On weekends, after I was exhausted from studio work and craving the outdoors, my husband would graciously take me on Arizona back road adventures in True Blue. We would pack some food and spend all day exploring some remote and glorious areas of Arizona. My creative tank would refill and my mission to be an ambassador for the plants and places of my state would be renewed. On Monday morning I would hit the canvas refreshed and re-energized.

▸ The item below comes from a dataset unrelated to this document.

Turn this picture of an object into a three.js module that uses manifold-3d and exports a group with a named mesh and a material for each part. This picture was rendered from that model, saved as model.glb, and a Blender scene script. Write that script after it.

Once the paintings were complete I would hurry them to my photographer in Phoenix to be expertly photographed for the magazine. Slowly but surely the collection was coming together, and in November the last piece for the magazine was created. I saved the iconic saguaro for last. You’ll notice the bees happily pollinating the blooms in the piece, a much happier place to be than on the grill of True Blue. It was an exhausting composition but well worth it.
Now it was time to get the images and descriptions to Arizona Highways editor Noah Austin. The idea was to create a bit of a field guide for the magazine’s readers. I loved that idea, because part of my quest with my art is to inspire others to get outside and explore, notice, and learn new things. I had done my best to identify the genus and species of each plant, but I called upon my plant nerd friends to check my work. Then we had the experts at the Desert Botanical Garden do the final check.
So in March 2020, on the pages of Arizona Highways Magazine, you will see the fruits (or, um, flowers) of our labor, inspired by the native plants and places of the Grand Canyon State. And while you are reading the magazine, I’ll be creating more paintings for the series, because I’m simply not done with this theme, probably ever. There will always be another dirt road to explore and a meadow or rocky hillside to examine, and that’s the way I like it. True Blue Arizona.